Afghanistan’s version of Sesame Street is introducing a new character to its lineup: a four-year-old puppet named Zeerak, meaning “smart,” whose addition to the cast of puppets intends to help teach young boys about the importance of respecting women.
Zeerak’s release comes a year after the introduction of his sister, Zari, a female puppet who was previously brought onto the show to help inspire girls. Given Afghanistan’s reputation as an ultra-conservative Muslim nation with extremely low literacy rates, the need for a character like Zari is evident just by the numbers. Only about 31 percent of all adults in Afghanistan are literate, and the number drops to just 17 percent when considering only women.

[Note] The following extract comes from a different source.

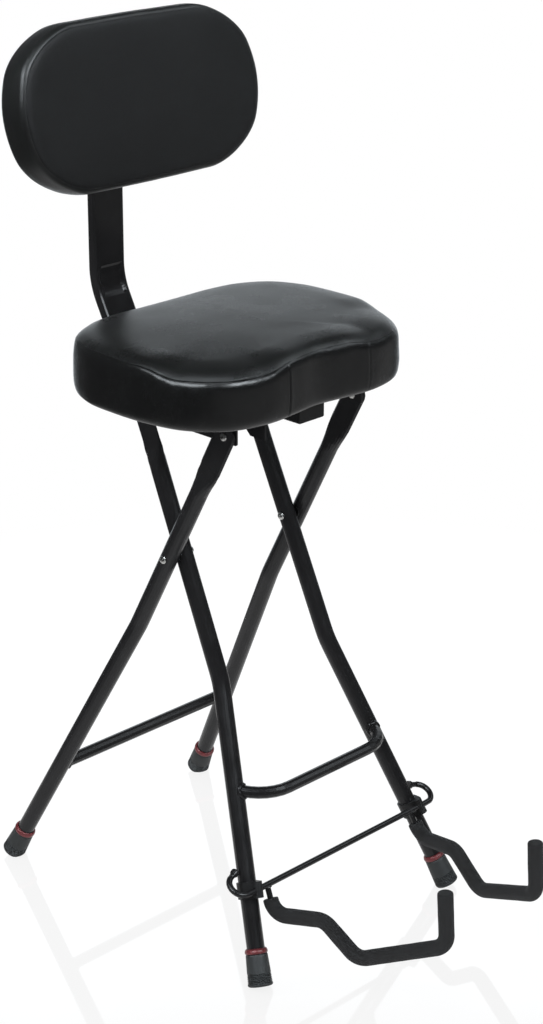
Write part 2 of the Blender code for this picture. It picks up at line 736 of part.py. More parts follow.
def make_arm(side, word, steel, foam):
    """One arm's bent rod in its foam sleeve."""
    rod = tube("rest_arm_" + word, arm_line(side, ARM_START, 0.0), ROD_D / 2, steel, 2)
    sleeve = tube("foam_sleeve_" + word, arm_line(side, SLEEVE_START, SLEEVE_END), SLEEVE_D / 2, foam)
    bore = tube("sleeve_bore_" + word, arm_line(side, 0.0, CLEARANCE), ROD_D / 2 + CLEARANCE, None, 2)
    cut(sleeve, hide(bore))
    return rod, sleeve


def make_collar(side, word, plastic):
    """Collar on a front leg, with a boss in front in which the rod turns."""
    here = Vector((side * front_x(-ROD_DROP), 0, -ROD_DROP))
    above = Vector((side * front_x(-ROD_DROP + TUBE_D), 0, -ROD_DROP + TUBE_D))
    tilt = Matrix.Rotation(atan2(above.x - here.x, above.z - here.z), 4, "Y")
    matrix = FRONT_FRAME @ Matrix.Translation(here) @ tilt
    ring_r = TUBE_D / 2 + CLEARANCE + COLLAR_WALL
    boss_r = COLLAR_BOSS_D / 2
    touch = acos((ring_r - boss_r) / ROD_OFFSET)
    outline = []
    for i in range(4 * ARC_STEPS + 1):
        angle = -pi / 2 + touch + (2 * pi - 2 * touch) * i / (4 * ARC_STEPS)
        outline.append((ring_r * cos(angle), ring_r * sin(angle)))
    for i in range(2 * ARC_STEPS + 1):
        angle = -pi / 2 - touch + 2 * touch * i / (2 * ARC_STEPS)
        outline.append((boss_r * cos(angle), boss_r * sin(angle) - ROD_OFFSET))
    collar = plate("rest_collar_" + word, [outline], COLLAR_H, matrix, plastic)
    bore = hide(cylinder("collar_bore_" + word, TUBE_D / 2 + CLEARANCE, 2 * COLLAR_H, matrix, sides=SIDES))
    x = side * front_x(-ROD_DROP)
    hole = pin_hole("collar_hole_" + word, ROD_D / 2 + CLEARANCE, x - TUBE_D, x + TUBE_D, ROD)
    return cut(collar, bore, hole)


# Seat
def seat_outline():
    """Plan of the seat about its middle, anticlockwise from the front."""
    half = []
    for x, y in zip(SEAT_FRONT_X_SHARES, SEAT_FRONT_Y_SHARES):
        half.append(Vector((SEAT_HALF_W * x, -SEAT_FRONT * y)))
    for x, y in zip(SEAT_REAR_X_SHARES, SEAT_REAR_Y_SHARES):
        half.append(Vector((SEAT_HALF_W * x, SEAT_REAR * y)))
    points = half + [Vector((0, SEAT_REAR))]
    points += [Vector((-point.x, point.y)) for point in reversed(half[1:])]
    return smooth_loop(points, 2)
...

Massood Sanjer, the head of Tolo TV, the channel that broadcasts the show, spoke of the success of Zari, saying that the response from both parents and children was overwhelmingly positive. The goal of Zeerak is to create a character for boys that would elicit a similar response.
“In a male-dominant country like Afghanistan,” he said, “I think you have to do some lessons for the males to respect the females. So by bringing a male character to the show who respects a female character, you teach the Afghan men that you have to respect your sister the same way as you do your brother.”
Sanjer also spoke of the way the puppets could help in small ways to bolster the country’s economy. A boy watching the show will learn that not only he can grow up to become a doctor, but that his sister can too.
“Your sister can be a doctor and you can be a doctor. Your sister can be a teacher and you can be a teacher. So this would be very much good for the society, economically, for the family, and for the mutual respect of the male and female.”
Though television in Afghanistan is viewed mostly in urban areas, the show is broadcasted on the radio in both of the country’s official languages, Pashtun and Dari, allowing almost all of the country access to the ideals that Zeerak and Zari promote.
These ideals include teaching young boys to love not just their sisters, but their sisters’ friends too.
“I love Zari so much and as much as I love Zari, I love her friends too,” Zeerak proclaimed in a recent episode.
Zari and Zeerak were fashioned in New York, their costumes made with care to incorporate all major ethnic groups in order to promote inclusiveness in a country that has suffered from conflict for decades.
Afghanistan has been at war since the Soviet Invasion of 1979. Since then, the country has been involved in a civil war, in which tens of thousands of people died (in Kabul alone) and in which people were separated by their ethnicity.
Women in Afghanistan lost even more when the Taliban took over in 1996, banning them from working and attending school.
Zari and Zeerak are just small steps in combating such a large a problem, but they certainly provide much-needed hope and entertainment. Even the smallest of steps are necessary to make the world a better place for all.